Given information:

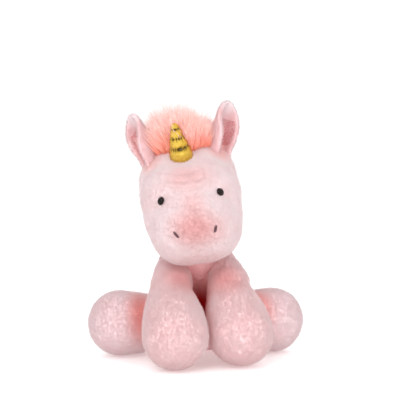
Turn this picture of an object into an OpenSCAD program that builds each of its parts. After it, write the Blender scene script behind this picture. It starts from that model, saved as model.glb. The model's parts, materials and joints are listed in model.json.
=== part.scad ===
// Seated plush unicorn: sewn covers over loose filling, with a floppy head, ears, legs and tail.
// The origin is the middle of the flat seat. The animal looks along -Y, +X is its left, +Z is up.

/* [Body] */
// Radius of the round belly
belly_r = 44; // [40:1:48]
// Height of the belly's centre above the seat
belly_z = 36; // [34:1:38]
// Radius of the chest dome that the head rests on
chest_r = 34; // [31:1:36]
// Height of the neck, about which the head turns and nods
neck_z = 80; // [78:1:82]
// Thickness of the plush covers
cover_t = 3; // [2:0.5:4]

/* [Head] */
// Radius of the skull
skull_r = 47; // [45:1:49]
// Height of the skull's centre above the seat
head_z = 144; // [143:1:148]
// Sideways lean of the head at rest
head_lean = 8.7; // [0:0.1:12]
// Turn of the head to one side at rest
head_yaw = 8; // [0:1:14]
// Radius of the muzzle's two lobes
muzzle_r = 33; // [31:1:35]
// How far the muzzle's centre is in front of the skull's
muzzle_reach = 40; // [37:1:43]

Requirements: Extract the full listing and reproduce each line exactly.

Solution to the problem:
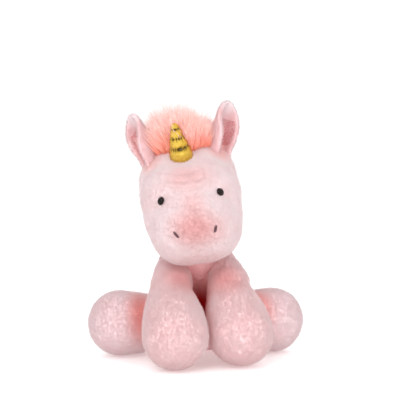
Turn this picture of an object into an OpenSCAD program that builds each of its parts. After it, write the Blender scene script behind this picture. It starts from that model, saved as model.glb. The model's parts, materials and joints are listed in model.json.
=== part.scad ===
// Seated plush unicorn: sewn covers over loose filling, with a floppy head, ears, legs and tail.
// The origin is the middle of the flat seat. The animal looks along -Y, +X is its left, +Z is up.

/* [Body] */
// Radius of the round belly
belly_r = 44; // [40:1:48]
// Height of the belly's centre above the seat
belly_z = 36; // [34:1:38]
// Radius of the chest dome that the head rests on
chest_r = 34; // [31:1:36]
// Height of the neck, about which the head turns and nods
neck_z = 80; // [78:1:82]
// Thickness of the plush covers
cover_t = 3; // [2:0.5:4]

/* [Head] */
// Radius of the skull
skull_r = 47; // [45:1:49]
// Height of the skull's centre above the seat
head_z = 144; // [143:1:148]
// Sideways lean of the head at rest
head_lean = 8.7; // [0:0.1:12]
// Turn of the head to one side at rest
head_yaw = 8; // [0:1:14]
// Radius of the muzzle's two lobes
muzzle_r = 33; // [31:1:35]
// How far the muzzle's centre is in front of the skull's
muzzle_reach = 40; // [37:1:43]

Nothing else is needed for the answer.